South London dubstep veteran Benga operates on several (next) levels when he plants himself in front of a synthesizer keyboard and a hard drive of edited drum patterns. The producer's Diary of an Afro Warrior, in its array of divergent sonics, speaks to how far this key player has come in the years since establishing a celebrated dubstep sound. On 2006's Warrior Dubz compilation, Benga's reluctant "Music Box" finds bass wobbles, chopped strings, and organ mingling tastefully in a web of delay effects. It's one of the collection's strongest entries; but a year later, Diary's "Night" is a stunner for entirely different reasons.
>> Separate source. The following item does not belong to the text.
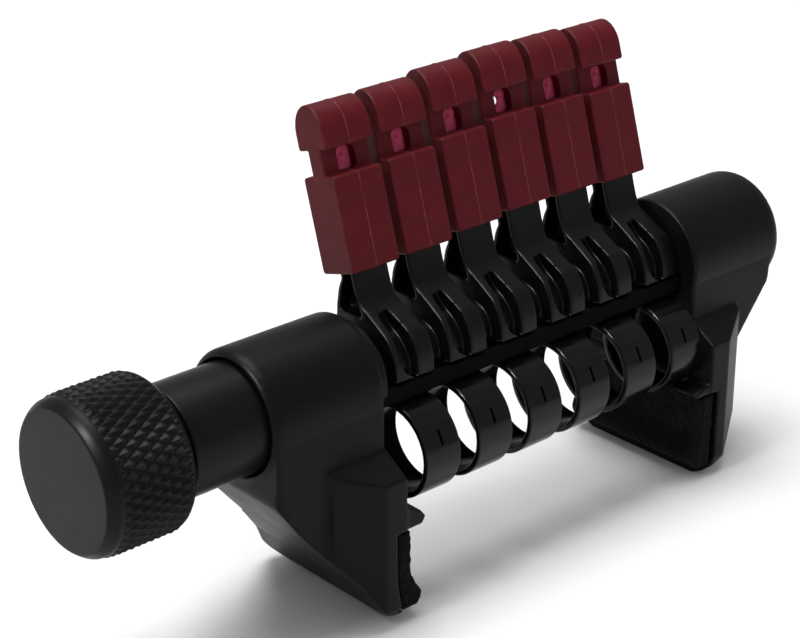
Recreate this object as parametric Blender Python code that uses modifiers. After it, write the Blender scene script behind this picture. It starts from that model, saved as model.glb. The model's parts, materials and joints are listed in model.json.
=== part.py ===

With aid from Digital Mystikz's Coki, Benga's "Night," a late '07 pre-album single, landed a universe away from "Music Box"; its cascade of stuttering synth tones and shuffling beats holds fast to the rich endeavors on Diary. "The Cut" utilizes the Ginsu-edged grooves that Appleblim laced his "Mystical Warrior" with, but Benga's rest against a backdrop of swooshes and assorted percussion. Not only communicating enthusiasm for techno on this go-round, Benga works jazz into "Zero M2," and, with "Light Bulb," paranoid, ambient sequences that say a lot for a guy in front of a keyboard and some drum patterns.